Un altro paradosso sta proprio nella posizione degli Stati Uniti di fronte ai loro concorrenti. La Presidenza Trump ha aggravato il disordine della politica Usa, dopo la stasi obamiana, con il disimpegno e l’incoerenza verso Nato ed Europa, la rottura di trattati e convenzioni, anche con i partner asiatici, la natura ondivaga delle sue posizioni, tra minaccia aperta e indifferenza, l’ assoluta mancanza di una strategia di medio termine verso la Cina.

Il rischio di un ribaltamento del quadro
Usciti vittoriosi dopo l’ 89, come attore unipolare, con Russia e Cina confinate al ruolo di potenze regionali, oggi gli Usa intravedono un ribaltamento del quadro. La Russia si è riconquistata un rango di potenza principale, al pari di Pechino nel ruolo di attore centrale nell’Eurasia e nelle acque del Pacifico.

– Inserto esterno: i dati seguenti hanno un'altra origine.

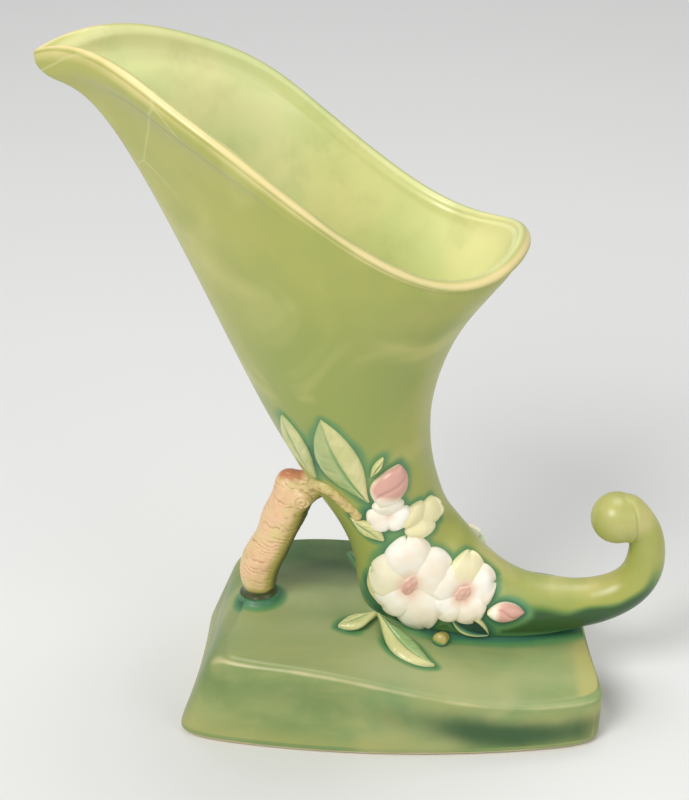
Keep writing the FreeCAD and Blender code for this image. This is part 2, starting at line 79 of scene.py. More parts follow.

Oggi è Washington che rischia di essere ricondotta ad una asfittica dottrina Monroe: arginata nel ruolo di potenza continentale nella regione americana, nonostante le velleità interventiste di Donald Trump; fiaccata, a occidente, dalla sua leadership atlantica, dalla incomunicabilità con i vertici europei e dalla pressione geopolitica ‘occidentalista’ di Mosca verso il centro-Europa; incoraggiata sotto traccia da Pechino che mira, in tal modo, ad alleggerire la antiche rivalità con Mosca in Asia centrale. Ad oriente, dalla spinta di potenza, con proiezione trans-asiatica e oceanica, della Cina popolare, impegnata ad ergersi, con esuberanza di risorse, quale Impero di mezzo nella massa continentale dell’Eurasia, unificata nel lungimirante progetto della Bri, The Belt and Road Initiative.

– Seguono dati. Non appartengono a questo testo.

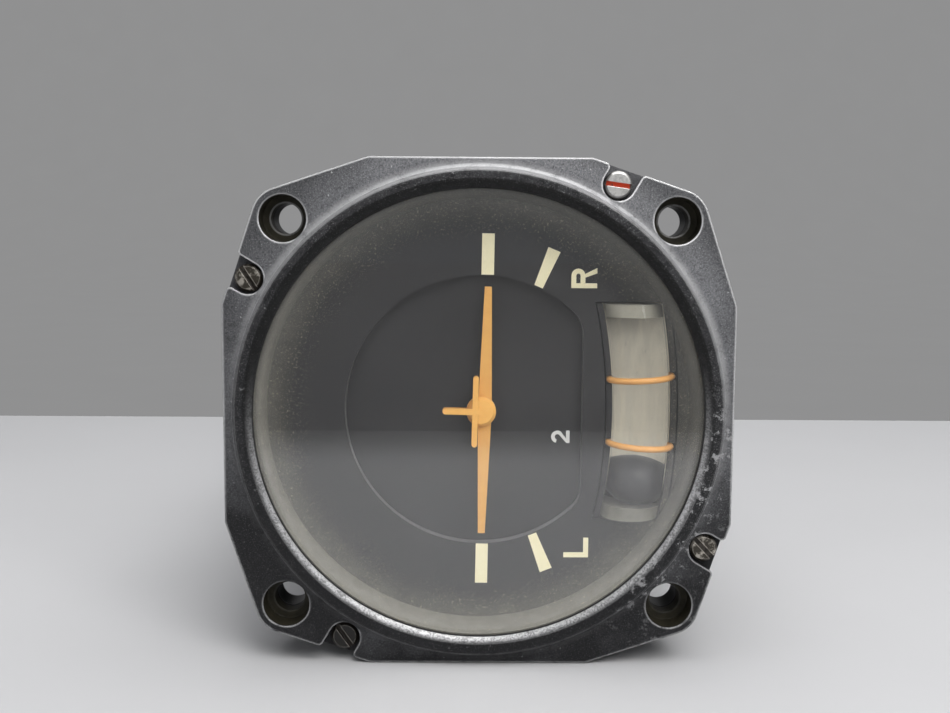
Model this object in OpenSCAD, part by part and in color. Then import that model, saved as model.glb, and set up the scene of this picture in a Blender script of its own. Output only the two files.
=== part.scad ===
// Rate of turn indicator for a 3 1/8 in aircraft panel, lying on its left side.
// Every sub-part is drawn upright, x to the right, y to the rear and z up, and lying() turns it.
// The origin is the centre of the four mounting holes, on the rear face of the case flange.

/* [Bezel] */
// Width of the bezel across its flats
bezel_w = 82.55; // [80:0.05:86]
// Distance of each flat outside the case barrel
flat_margin = 1.975; // [1.8:0.005:2.2]
// Distance of the mounting holes outside the case barrel
hole_gap = 5.156; // [4.9:0.002:5.6]
// Radius of each ear round its mounting hole
ear_r = 5; // [4.6:0.1:6]
// Slope of the flanks between flat and ear, in degrees
flank_a = 18.5; // [16:0.5:22]
// Thickness of the bezel flange
bezel_t = 6.8; // [5:0.1:8]
// Diameter of the through holes for the panel screws
hole_d = 5; // [3.6:0.1:5.4]
// Diameter of the counterbore that takes a screw head
counterbore_d = 7.6; // [6.8:0.1:8]
// Depth of that counterbore
counterbore_depth = 4.2; // [2:0.1:4.6]
// Height of the raised round rim in front of the flange
rim_h = 1.8; // [1.2:0.1:3]
// Width of the rim's front face
rim_land = 1.7; // [1.2:0.1:1.9]
// Width of the rim's outer slope
rim_slope = 1.1; // [0.8:0.1:1.2]
// Width of the lip in front of the glass
lip_w = 1.2; // [0.9:0.1:1.6]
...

Una prospettiva del tutto inaccettabile per gli Usa, che vedrebbero materializzarsi quel declino americano che per decenni è stato più che altro oggetto di mitologie decadentiste. Il che rende i prossimi anni gravidi di rischi e di crisi che vanno anche al di là dei periodici tremori di guerra, tra Est-Asia e Medio Oriente , o delle convulsioni del terrorismo islamico.